Kuratorial Sisa-sisa yang Tersisa
Terdapat tema dan figur yang menampakkan tentang perempuan dalam karya-karya Sidzia. Ia mengatakan, tema dan figur perempuan itu berasal dari pengalaman pribadinya.
Karya-karya Sidzia, hampir sebagian besar, mengeksplorasi citra yang memendarkan figur-figur. Ia menjelaskan, hal tersebut muncul lantaran pertemuan dengan berbagai orang. Sidzia mengakui, basis penciptaannya memang berasal dari segala hal yang dekat.
“Keinginan untuk menggarap figur-figur itu muncul akibat kedekatan emosional dengan berbagai orang,” terang Sidzia.
Mantra Ardhana bertindak sebagai kurator dalam pameran Sisa-sisa yang Tersisa. Sidzia menuturkan, Mantra memberikannya kebebasan ketika mengumpulkan karya-karya yang telah tercipta.
Pameran Sisa-sisa yang Tersisa tidak mengemukakan tema kuratorial tertentu. Sebab, Mantra memang telah memberikan kebebasan kepada Sidzia dalam menata karya-karya yang terpamerkan pada Sisa-sisa yang Tersisa.

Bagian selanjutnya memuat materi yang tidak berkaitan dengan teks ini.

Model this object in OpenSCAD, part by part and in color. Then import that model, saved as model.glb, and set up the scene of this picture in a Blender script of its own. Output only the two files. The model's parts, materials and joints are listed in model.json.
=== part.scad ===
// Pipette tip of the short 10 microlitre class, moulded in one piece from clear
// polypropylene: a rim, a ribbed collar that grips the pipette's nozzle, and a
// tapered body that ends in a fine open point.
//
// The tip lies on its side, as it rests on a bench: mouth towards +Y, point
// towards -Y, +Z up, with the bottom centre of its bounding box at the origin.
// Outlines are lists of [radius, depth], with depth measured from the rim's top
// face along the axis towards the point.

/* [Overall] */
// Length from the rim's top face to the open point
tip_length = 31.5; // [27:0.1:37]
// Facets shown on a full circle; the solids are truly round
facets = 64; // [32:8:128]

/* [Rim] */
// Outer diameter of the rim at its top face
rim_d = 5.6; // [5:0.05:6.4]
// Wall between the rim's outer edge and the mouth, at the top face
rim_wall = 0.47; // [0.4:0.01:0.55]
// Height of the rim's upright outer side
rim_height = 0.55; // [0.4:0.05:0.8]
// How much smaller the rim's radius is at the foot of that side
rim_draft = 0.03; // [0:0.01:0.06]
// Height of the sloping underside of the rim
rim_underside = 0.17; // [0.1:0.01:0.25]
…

Hanya saja, menurut keterangan Sidzia, Mantra membantu untuk melihat benang merah dari karya-karya yang ada. Sehingga, pameran Sisa-sisa yang Tersisa makin utuh dan memiliki narasi pengikat.

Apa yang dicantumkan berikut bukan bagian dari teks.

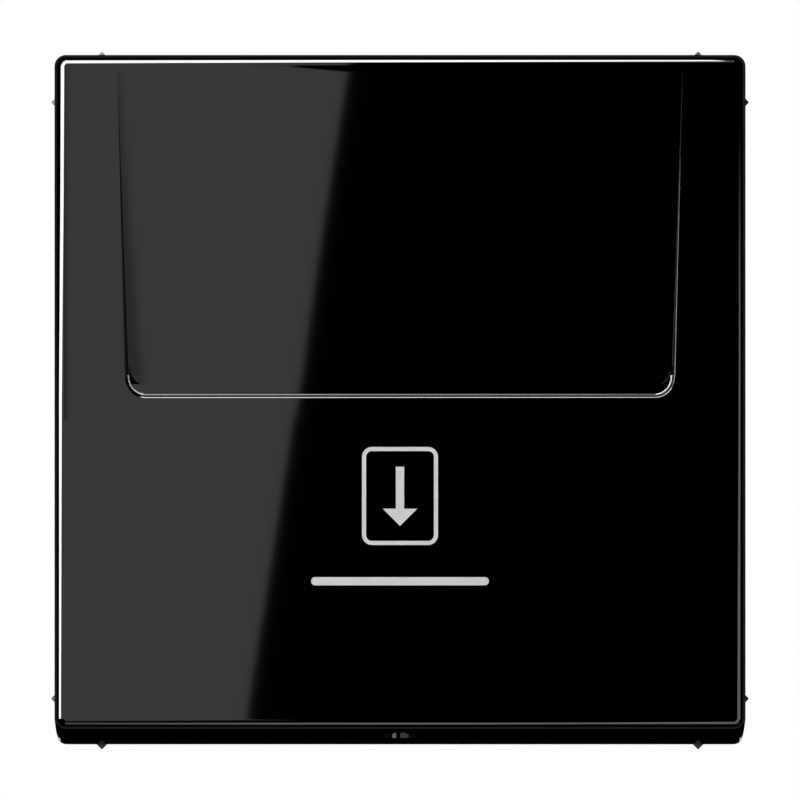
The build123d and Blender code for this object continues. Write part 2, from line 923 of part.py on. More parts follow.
with BuildPart() as carrier_screws:
    for side in (-1, 1):
        for top in (-1, 1):
            across = side * carrier_screw_across
            level = top * carrier_screw_level
            shoulder = carrier_front - carrier_screw_head_height
            rod_out(across, level, carrier_screw_radius, (tip_inset, shoulder))
            head = Location((across, -(carrier_front + shoulder) / 2, level), (90, 0, 0))
            with Locations(head):
                Cone(carrier_screw_radius, carrier_screw_head_radius, carrier_screw_head_height)
finish(carrier_screws, "carrier_screws")

# Rocker and its axle
with BuildPart() as rocker:
    rod_across(rocker_half, rocker_pivot_height, rocker_pivot_level, rocker_hub_radius)
    block((-rocker_half, rocker_half), (rocker_back, rocker_front), (rocker_bottom, rocker_pivot_level))
    for side in (-1, 1):
        block(
            sorted((side * rocker_rib_inner, side * (rocker_rib_inner + rocker_rib_width))),
            (rocker_back - rocker_rib_height, rocker_back),
            (rocker_bottom, rocker_pivot_level),
        )
    rod_across(
        rocker_half, rocker_pivot_height, rocker_pivot_level, axle_radius + axle_play, Mode.SUBTRACT
    )
finish(rocker, "rocker")

with BuildPart() as rocker_axle:
    rod_across(axle_half, rocker_pivot_height, rocker_pivot_level, axle_radius)
finish(rocker_axle, "rocker_axle")

# Plunger, its spring and the plate that guides it
with BuildPart() as plunger:
    rod_out(0, plunger_level, plunger_nose_radius, (plunger_head_front, plunger_nose_front))
    rod_out(0, plunger_level, plunger_head_radius, (plunger_head_back, plunger_head_front))
    rod_out(0, plunger_level, plunger_radius, (-plunger_end, plunger_head_back))
finish(plunger, "plunger")

spring_space = plate_depth + plunger_head_back
spring_pitch = (spring_space - 2 * spring_wire_radius) / spring_turns
print(f"return_spring: least gap between turns {spring_pitch - 2 * spring_wire_radius:.2f} mm")
with BuildPart() as return_spring:
    with BuildLine() as coil:
        Helix(
            spring_pitch,
            spring_turns * spring_pitch,
            spring_radius,
            center=(0, plate_depth - spring_wire_radius, plunger_level),
            direction=(0, -1, 0),
        )
    with BuildSketch(coil.line ^ 0):
        Circle(spring_wire_radius)
    sweep(path=coil.line, is_frenet=True)
finish(return_spring, "return_spring")

with BuildPart() as insulating_plate:
    with BuildSketch(facing(-plate_back)):
        RectangleRounded(
            cavity_width - 2 * plate_play, cavity_height - 2 * plate_play, housing_corner - housing_wall
        )
        with Locations((0, plunger_level)):
            Circle(plunger_radius + plunger_play, mode=Mode.SUBTRACT)
        for side in (-1, 1):
            with Locations((side * lamp_leg_across, lamp_level)):
                Rectangle(
                    2 * (lamp_leg_half + lamp_slot_play),
                    2 * (lamp_leg_thin + lamp_slot_play),
                    mode=Mode.SUBTRACT,
                )
    extrude(amount=plate_back - plate_depth)
finish(insulating_plate, "insulating_plate")

# Moving contact
with BuildPart() as contact_arm:
    block(
        (-arm_half, arm_half),
        (-arm_front - strip_thickness, -arm_front),
        (arm_bottom, arm_pivot_level),
    )
    rod_across(arm_half, -contact_depth, arm_pivot_level, bead_radius)
    rod_out(
        0,
        contact_level,
        rivet_shank_radius,
        (-arm_front - strip_thickness, -arm_front),
        Mode.SUBTRACT,
    )
finish(contact_arm, "contact_arm")

with BuildPart() as moving_contact:
    arm_back = arm_front + strip_thickness
    rod_out(0, contact_level, rivet_shank_radius, (-arm_back, -arm_front))
    rod_out(0, contact_level, rivet_head_radius, (-arm_front, -arm_front + rivet_head_height))
    rod_out(0, contact_level, rivet_head_radius, (-arm_back - rivet_head_height, -arm_back))
finish(moving_contact, "moving_contact")

# Bars between the contacts and the terminals
feed_strip = (-terminal_across - feed_strip_half, -terminal_across + feed_strip_half)
bar_heights = (-common_bar_depth - strip_thickness, -common_bar_depth)
terminal_end = terminal_level + cage_height / 2 - bar_level_inset
lamp_foot = (lamp_level - lamp_leg_half * 2, lamp_level + lamp_leg_half * 2)
with BuildPart() as common_bar:
    block(feed_strip, bar_heights, (lamp_foot[0], terminal_end))
    block((feed_strip[1], cradle_half), bar_heights, (branch_bottom, cradle_top))
    block((feed_strip[1], -lamp_leg_across + 2 * lamp_leg_half), bar_heights, lamp_foot)
    block((-cradle_half, cradle_half), (-common_bar_depth, -cradle_front), (cradle_bottom, cradle_top))
    rod_across(cradle_half, -contact_depth, arm_pivot_level, bead_radius + bead_play, Mode.SUBTRACT)
    block(
        (-cradle_half, cradle_half),
        (-cradle_opening_back, -cradle_opening_front),
        (cradle_bottom, arm_pivot_level),
        Mode.SUBTRACT,
    )
finish(common_bar, "common_bar")

strip_levels = (contact_level - strip_half, contact_level + strip_half)
riser = (cage_inner_side - riser_width, cage_inner_side)
cage_side_plate = (cage_inner_side - strip_thickness, cage_inner_side)
with BuildPart() as closed_contact_bar:
    closed_heights = (-closed_strip_back, -closed_strip_back + strip_thickness)
    block((-strip_overhang, cage_inner_side), closed_heights, strip_levels)
    block(riser, closed_heights, (strip_levels[0], terminal_end))
    block(
        cage_side_plate,
        (-bar_end_depth, closed_heights[1]),
        (terminal_level - cage_height / 2 + bar_level_inset, terminal_end),
    )
finish(closed_contact_bar, "closed_contact_bar")

with BuildPart() as open_contact_bar:
    open_heights = (-open_strip_front - strip_thickness, -open_strip_front)
    block((-strip_overhang, cage_inner_side), open_heights, strip_levels)
    block(
        (lamp_leg_across - 2 * lamp_leg_half, lamp_leg_across + 2 * lamp_leg_half),
        open_heights,
        (lamp_foot[0], strip_levels[0]),
    )
    block(cage_side_plate, (-bar_end_depth, open_heights[1]), (-terminal_end, strip_levels[1]))
finish(open_contact_bar, "open_contact_bar")

with BuildPart() as fixed_contact_tips:
    rod_out(0, contact_level, contact_tip_radius, (-closed_tip_back, -closed_strip_back))
    rod_out(0, contact_level, contact_tip_radius, (-open_strip_front, -open_tip_front))
finish(fixed_contact_tips, "fixed_contact_tips")

# Terminals
with BuildPart() as terminal_cages:
    for across in (-terminal_across, terminal_across):
        for level in (-terminal_level, terminal_level):
            with BuildSketch(facing(-cage_front - cage_depth)):
                with Locations((across, level)):
                    Rectangle(cage_width, cage_height)
                    Rectangle(
                        cage_width - 2 * cage_wall, cage_height - 2 * cage_wall, mode=Mode.SUBTRACT
                    )
            extrude(amount=cage_depth)
finish(terminal_cages, "terminal_cages")

with BuildPart() as clamp_springs:
    for level in (-terminal_level, terminal_level):
        for side in (-1, 1):
            outer = terminal_across + cage_width / 2 - cage_wall - clamp_thickness / 2
            inner = terminal_across - cage_width / 2 + cage_wall + clamp_tip_inset
            top = cage_front + clamp_top_inset
            foot = cage_front + cage_depth - clamp_foot_inset
            with BuildSketch(Plane.XY.offset(level - clamp_half)):
                with BuildLine() as leaf:
                    FilletPolyline(
                        (side * outer, foot),
                        (side * outer, top),
                        (side * terminal_across, top),
                        (side * inner, foot - clamp_tip_rise),
                        radius=clamp_bend,
                    )
                trace(leaf.edges(), line_width=clamp_thickness)
            extrude(amount=2 * clamp_half)
finish(clamp_springs, "clamp_springs")

# Buttons at the back that free the wires
for side, name in ((-1, "release_button_left"), (1, "release_button_right")):
    with BuildPart() as release_button:
        middle = side * terminal_across
        button_back = -housing_depth - button_proud
        block(
            (middle - button_half, middle + button_half),
            (button_back, button_back + button_length),
            (-button_tall, button_tall),
        )
        flange_back = -housing_floor + button_play
        block(
            (middle - button_half - flange_side, middle + button_half + flange_side),
            (flange_back, flange_back + flange_thickness),
            (-button_tall - flange_end, button_tall + flange_end),
        )
    finish(release_button, name)

# Indicator lamp
with BuildPart() as lamp_body:
    block(
        (-lamp_half, lamp_half),
        (-plate_depth, lamp_front),
        (lamp_level - lamp_thick, lamp_level + lamp_thick),
    )
finish(lamp_body, "lamp_body")

with BuildPart() as lamp_led:
    rod_out(0, lamp_level, led_radius, (lamp_front, lamp_front + led_shoulder))
    with Locations((0, -lamp_front - led_shoulder, lamp_level)):
        Sphere(led_radius)
    block(
        (-2 * led_radius, 2 * led_radius),
        (lamp_front - 2 * led_radius, lamp_front),
        (lamp_level - 2 * led_radius, lamp_level + 2 * led_radius),
        Mode.SUBTRACT,
    )
finish(lamp_led, "lamp_led")

with BuildPart() as lamp_contacts:
    for across, depth in ((-lamp_leg_across, common_bar_depth), (lamp_leg_across, open_strip_front)):
        block(
            (across - lamp_leg_half, across + lamp_leg_half),
            (-depth, -plate_depth),
            (lamp_level - lamp_leg_thin, lamp_level + lamp_leg_thin),
        )
finish(lamp_contacts, "lamp_contacts")

# Spreading claws with their screws
for side, end in ((-1, "left"), (1, "right")):
    plate = sorted((side * claw_inner, side * (claw_inner + claw_thickness)))
    with BuildPart() as claw:
        block(plate, (-claw_length, claw_pivot_height), (-claw_half, claw_half))
        with Locations((sum(plate) / 2, -claw_pivot_height, 0)):
            Cylinder(claw_bead_radius, 2 * claw_half)
        block(
            plate,
            (-claw_length + claw_back_strip, -claw_front_strip),
            (-claw_gap_half, claw_gap_half),
            Mode.SUBTRACT,
        )
        lug = sorted((side * claw_inner, side * claw_lug_reach))
        block(lug, (-lug_start - lug_thickness, -lug_start), (-claw_lug_half, claw_lug_half))
        slot_half = claw_screw_radius + claw_lug_play
        slot = sorted((side * claw_inner, side * claw_screw_across))
        block(slot, (-lug_start - lug_thickness, -lug_start), (-slot_half, slot_half), Mode.SUBTRACT)
        rod_out(
            side * claw_screw_across,
            0,
            slot_half,
            (-lug_start - lug_thickness, -lug_start),
            Mode.SUBTRACT,
        )
        tooth = sorted((side * claw_inner, side * tooth_reach))
        block(tooth, (-claw_length, -claw_length + claw_back_strip), (-claw_half, claw_half))
        with BuildSketch(facing(-claw_length)):
            with Locations((side * tooth_reach, 0)):
                Rectangle(2 * tooth_depth, claw_half)
        extrude(amount=claw_back_strip, mode=Mode.SUBTRACT)
    finish(claw, f"claw_{end}")
    with BuildPart() as claw_screw:
        across = side * claw_screw_across
        rod_out(across, 0, claw_head_radius, (ring_thickness, ring_thickness + claw_head_height))
        rod_out(across, 0, claw_screw_radius, (-claw_screw_tip, ring_thickness))
        block(
            (across - claw_head_radius, across + claw_head_radius),
            (ring_thickness + claw_head_height - claw_slot_depth, ring_thickness + claw_head_height),
            (-claw_slot_half, claw_slot_half),
            Mode.SUBTRACT,
        )
    finish(claw_screw, f"claw_screw_{end}")
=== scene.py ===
import math

import bmesh
import bpy
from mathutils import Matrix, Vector


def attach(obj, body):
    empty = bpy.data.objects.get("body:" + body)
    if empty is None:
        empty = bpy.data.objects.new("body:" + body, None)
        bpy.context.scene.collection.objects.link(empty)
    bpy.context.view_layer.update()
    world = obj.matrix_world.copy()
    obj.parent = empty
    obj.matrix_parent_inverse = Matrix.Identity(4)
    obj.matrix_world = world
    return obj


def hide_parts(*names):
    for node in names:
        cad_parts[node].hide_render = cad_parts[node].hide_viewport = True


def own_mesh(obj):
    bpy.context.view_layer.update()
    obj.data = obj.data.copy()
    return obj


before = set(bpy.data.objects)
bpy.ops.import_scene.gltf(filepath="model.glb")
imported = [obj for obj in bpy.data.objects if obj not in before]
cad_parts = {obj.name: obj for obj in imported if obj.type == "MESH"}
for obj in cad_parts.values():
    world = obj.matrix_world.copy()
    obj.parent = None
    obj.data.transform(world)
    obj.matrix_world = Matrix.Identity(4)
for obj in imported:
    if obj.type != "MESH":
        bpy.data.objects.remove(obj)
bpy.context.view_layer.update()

MM = 0.001

# The object's own sizes, in millimetres
COVER_HALF = 35.0
FACE_HEIGHT = 18.7
LIP_LEVEL = 0.41
LIP_TOP = 2.57
LIP_STEP_DEPTH = 0.8
RECESS_TOP = 33.9
RECESS_HALF = 28.7
RECESS_TOP_HALF = 28.63
FLOOR_HEIGHT = 14.5
FLOOR_BEND_LEVEL = 1.65
EDGE_ROUND = 0.2
TOP_ROUND_SHARE = 0.35
STEP_ROUND_SHARE = 0.42
SIDE_TRIM = 0.12
CORNER_START = 26.0
CORNER_REACH = 1.6
SLOT_HALF = 27.42
# Painted highlight: a pale, satin line on the lip's step near the slot's two corners, standing in
# for the edge's reflection
PAINTED_HIGHLIGHT_START = 25.9
PAINTED_HIGHLIGHT_COLOUR = (0.7, 0.72, 0.71, 1.0)
PAINTED_HIGHLIGHT_ROUGHNESS = 0.3
EDGE_STEPS = 4

# How near counts as on a face or at an edge, in millimetres
FACE_TOLERANCE = 0.01
EDGE_TOLERANCE = 0.05
TOP_MARGIN = 0.1
FLOOR_MARGIN = 0.3
SLOT_MARGIN = 0.2
# Reach of the painted highlight past the slot's side and into the lip's step
PAINTED_HIGHLIGHT_MARGIN = 0.1
PAINTED_HIGHLIGHT_DEPTH = 0.09

# Joining and shading of the copied meshes
WELD_DISTANCE = 0.0000005
FLAT_ANGLE = 0.2
SMOOTH_ANGLE = 32.0
NORMAL_WEIGHT = 50

# Least and greatest shares of a finish's roughness and colour
MOULDED_ROUGHNESS = (0.85, 1.15)
PLATED_ROUGHNESS = (0.75, 1.3)
CLEAR_ROUGHNESS = (0.6, 1.4)
DULLEST_PLATING = 0.82

# Gloss of the cover and of clear plastic
PLASTIC_IOR = 1.49
DEEPEST_BLACK = (0.00004, 0.00004, 0.00004)
CLOUDED_BLACK = (0.0001, 0.0001, 0.0001)
GLOSS_FINEST = 0.0136
GLOSS_COARSEST = 0.0144

# Camera of the photograph
CAMERA_DISTANCE = 1940.0
PIXELS_PER_MM = 9.877
PICTURE_PIXELS = 800
SENSOR_WIDTH = 36.0
CAMERA_LEVEL = 0.05
CLIP_NEAR = 0.01
CLIP_FAR = 20.0


def deselect_all():
    """Nothing is selected and no object is active in edit mode."""
    if bpy.context.object and bpy.context.object.mode != "OBJECT":
        bpy.ops.object.mode_set(mode="OBJECT")
    bpy.ops.object.select_all(action="DESELECT")


def make_active(piece):
    """The piece is the only selected object."""
    deselect_all()
    piece.select_set(True)
    bpy.context.view_layer.objects.active = piece


# Materials


def new_material(name):
    """A material with its nodes, links and main shader."""
    material = bpy.data.materials.new(name)
    material.use_nodes = True
    nodes = material.node_tree.nodes
    return material, nodes, material.node_tree.links, nodes["Principled BSDF"]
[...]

“Proses kuratorialnya tidak terletak pada aspek display dan lay-out,”
Seorang pengunjung menghadiri pameran “Sisa-sisa yang Tersisa” di Warung Kota, Kota Mataram. Foto: Gilang Sakti Ramadhan
Tema kuratorial berangkat pada persoalan Sidzia yang lebih banyak memanfaatkan barang-barang yang terbengkalai kemudian diubah menjadi karya.
Terakhir, Sidzia menerangkan alasan untuk tidak menggunakan galeri konvensional yang berada di Taman Budaya NTB ataupun sejumlah tempat. Ia merasa, Warung Kota menjadi tempat yang sangat cocok untuk karya-karyanya yang tidak terlalu memiliki ukuran yang cukup besar.
“Saya ingin keluar dari kaidah estetika seni rupa konvensional yang menyebutkan bila membuat pameran harus berlokasi di galeri-galeri pada umumnya,” tandas Sidzia.